As you can imagine, the above mental gymnastics take about 30-60 seconds, much longer than the few seconds Cat gives me to say it.
And if I DON’T use the Pause button, here’s what happens:
Iestyn: “You don’t need to say why you will not do it.”
…
Me: “Ti ddym in…”
…
Cat: “Does dim isie i ti…” etc.
And so it goes, for almost every one of the sentences. I get out only a word or two before I dry up, and more often than not, whatever I do get out is completely wrong. I usually know it’s wrong as soon as I’ve said it, and given enough time, I can correct it, but if I don’t pause the recording, I don’t get that time. Cat gets in first, and I’m left thinking grumpily “I could have got there, if only you’d given me time!”
And that agonisingly slow performance, which I’m sure is causing all you fluent Welsh speakers to grimace in pain at how your beautiful language is being mangled, is after completing all the lessons up to and including Lesson 6 Part 2, including playing them all at least three times each.
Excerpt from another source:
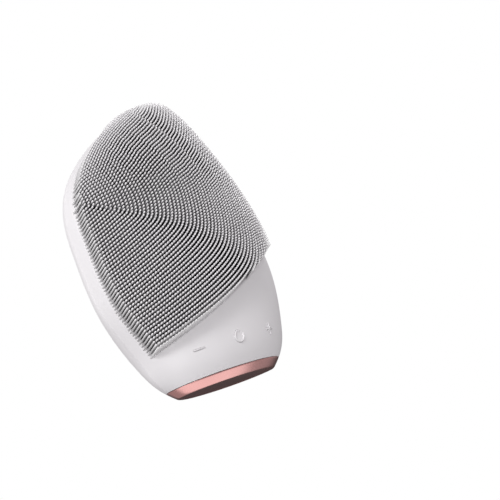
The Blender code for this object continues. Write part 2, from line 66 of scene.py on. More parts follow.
# ---- the body's shape, as in the CAD model ----
STATIONS = (0, 3, 14, 34, 60, 86, 110)
HALF_WIDTH = (23.2, 26.8, 33.2, 40, 40, 32, 8.5)
FRONT_DEPTH = (9, 11.8, 16.4, 18, 17.4, 13.6, 5.5)
BACK_DEPTH = (9, 11.2, 19.2, 19.8, 18.2, 13.8, 3.5)
CENTRE_X = (0, 0.2, 1.4, 1.6, 1.8, 3.4, 15.6)
RIM_Y = (0, 0.1, 0.8, 1.6, 3.0, 4.0, 6.5)
NOSE_STATION = 108.0
DOME_ROUNDNESS = 0.993
SKIN = 1.6
CAP_TOP, SKIN_BOTTOM = 3.0, 3.16
FRONT_GRID, BACK_GRID = (200, 140), (336, 268)
COARSE = 4                              # the skin's inner face has a point for every so many outside
NOSE_ROWS = 0.04                        # share of a skin's rows that close in on the tip

# ---- wave crests on the back ----
CREST_POLE = (-41.5, 101.7)
CREST_CENTRE = (-35.0, 65.0)
CREST_AXES = (67.0, 47.0, 69.0)
CREST_RATIO = 0.82
CREST_COUNT = 6
WAVE_DEPTH = 1.4
OUTER_VALLEY = 0.7                      # width of the valley outside them all, in crest spacings
STEP_WIDTH = 0.12                       # width of the step at each crest, in crest spacings
VALLEY_POWER = 1.5                      # above 1, a valley starts gently and deepens towards the next crest
# where the waves start, and over what stretch they reach full depth
RIM_FADE = (-0.93, 0.4)                 # in half widths from the middle, beside the left rim
TIP_FADE = (7.0, 16.0)                  # below the tip
INNER_FADE = (0.8, 1.2)                 # in crest spacings, out from the innermost crest

# ---- bristles ----
BRISTLE_LENGTH, BRISTLE_TILT = 5.8, 0.29
BRISTLE_PITCH = 1.25
BRISTLE_SUNK = 0.6                      # how far the root goes into the skin
ROOT_RADIUS, TIP_RADIUS = 0.35, 0.31
BRISTLE_SIDES = 8
TIP_FACET = math.radians(48)            # where the round tip has its one ring of points

# ---- the field that the bristles cover ----
FIELD_LEFT, FIELD_RIGHT = -0.955, 0.935  # in half widths from the middle
FIELD_TOP, TOP_ROUNDING = 107.3, 2.2
FIELD_BOTTOM = (26.0, 15.3, 3.55)       # height in the middle, then its slope and bend per half width
FIELD_EDGE = 0.96                       # a row's spacing is measured on the skin up to here, in half widths
LOWEST_ROW, ROW_SLACK = -20.7, 0.4      # number of the straight row along the lower edge
EDGE_LIGHT, EDGE_FADE = 0.8, 0.5        # how far the outer shafts are spared the painted shade, and its loss for each pitch inwards
BOTTOM_FADE = 0.55                      # the same loss for each row up from the lower edge

# ---- the flow of the rows: each whole step of the row number is a row ----
ROW_LEVELS = (-66.7, -12.0)
STRAIGHT_STEP = (0.283, -0.777)         # the straight rows' number per mm of X and of Z
STRAIGHT_TWIST, TWIST_CENTRE = 0.003, (-28.0, 35.0)
UPRIGHT_STEP = 0.61                     # the upright rows' number per mm of X
RIM_CURL, CURL_REACH = 5.6, 8.0         # how much the upright rows turn aside along the left rim
LEAN_BEND, LEAN_MIDDLE = 0.012, 72.0    # they bow about this height
LEAN_RANGE, LEAN_SLOPES = (63.7, 88.0), (0.2, 0.384)  # and run straight below and above these
ROW_CORNER, CORNER_LEAD = (-18.0, 58.0), 1.2  # straight rows turn into upright ones near here
CORNER_ROUNDNESS = (0.15, 0.06, -27.0)  # least roundness, its growth per mm of X, and from which X
ROW_FAN = (-38.0, 74.0)                 # a ray from here crosses each row once at most
RAY_TURNS, RAY_COUNT = (-100, 75), 900
RAY_LENGTH, RAY_STEPS = 150, 1500

# ---- symbols and contacts ----
BUTTON_Z, BUTTON_PITCH = 12.24, 16.84
SYMBOL_HALF, SYMBOL_LINE, SYMBOL_RAISE = 2.1, 0.28, 0.5
SYMBOL_DEPTH = 1.2                      # how far a symbol reaches below the skin's face
CROWN_START = 0.05                      # how far below it a bar starts to round
RING_RADIUS, RING_LINE = 1.95, 0.27
HOLE_MARGIN, HOLE_REACH = 0.1, (-25, -4)
PIN_X, PIN_Z = 4.71, 7.72
PIN_SLOPE = math.radians(38)
PIN_RECESS, RECESS_DEPTH = 2.53, 6.0

# ---- studio, in metres and degrees ----
WORLD_LIGHT, FLAG_LIGHT = 0.48, 0.06
FLAG_DIRECTION = (0.68, 0.68, -0.3)     # the cap's underside mirrors this dark flag to the camera
FLAG_EDGE = (0.75, 0.98)                # cosines of its outer and inner edge
OBJECT_MIDDLE = (0, 0, 0.055)
FLOOR_SIZE, FLOOR_GAP = 4.0, 0.00005
CAMERA_PLACE = (-0.3327, -0.3682, -0.0577)
CAMERA_YAW, CAMERA_PITCH, CAMERA_ROLL = -45.147, -11.238, 23.835
CAMERA_LENS, CAMERA_SENSOR = 101.19, 36.0


# ================= shape functions =================
def spline(xs, ys):
    """Natural cubic spline through the stations; takes arrays."""
    xs, ys = np.array(xs, float), np.array(ys, float)
    count, step = len(xs), np.diff(xs)
    matrix, right = np.eye(count), np.zeros(count)
    for i in range(1, count - 1):
        matrix[i, i - 1:i + 2] = step[i - 1], 2 * (step[i - 1] + step[i]), step[i]
        right[i] = 6 * ((ys[i + 1] - ys[i]) / step[i] - (ys[i] - ys[i - 1]) / step[i - 1])
    bend = np.linalg.solve(matrix, right)

    def value(x):
        x = np.asarray(x, float)
        i = np.clip(np.searchsorted(xs, x) - 1, 0, count - 2)
        a, b, h = xs[i + 1] - x, x - xs[i], step[i]
        cubic = (bend[i] * a ** 3 + bend[i + 1] * b ** 3) / (6 * h)
        return cubic + (ys[i] / h - bend[i] * h / 6) * a + (ys[i + 1] / h - bend[i + 1] * h / 6) * b
    return value


def nose(z):
    """How a size closes in on the tip, like a parabola's."""
    return np.sqrt(np.clip(1 - np.asarray(z, float) / HEIGHT, 0, None))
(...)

I’m aware that what I’m doing at the moment when I work through the sessions is merely groping towards the right Welsh sentence, until I eventually land on it. (e.g. No, it’s not “I”, it’s “you”. No, it’s not present tense, it’s past. No, it’s not “I am”, it’s “I am NOT”. No, it’s not “I know”, it’s “I think”.)
And I’m aware that that’s not speaking in a foreign language. That’s just puzzle solving. What I’m doing at the moment is no more truly speaking a language than doing a crossword is speaking a language.
What I need to achieve - and I’m nowhere near it yet - is to hear a sentence in English and have the Welsh for it spring immediately to my tongue. For instance, to hear “You will not say…” in English, and have the Welsh for it immediately in my brain, not have to grope towards it painfully in stages, via “I am… You are… You were… You will… You will not… You will not speak… You will not say…”
And that, I’m afraid, is a long way off at this stage. But at least I’m still here, still doing the course.
Apologies to all those whose comments and questions I still haven’t responded to. Partly lack of time, mostly feeling too mentally exhausted. Tomorrow, I hope. I still very much appreciate everyone’s comments.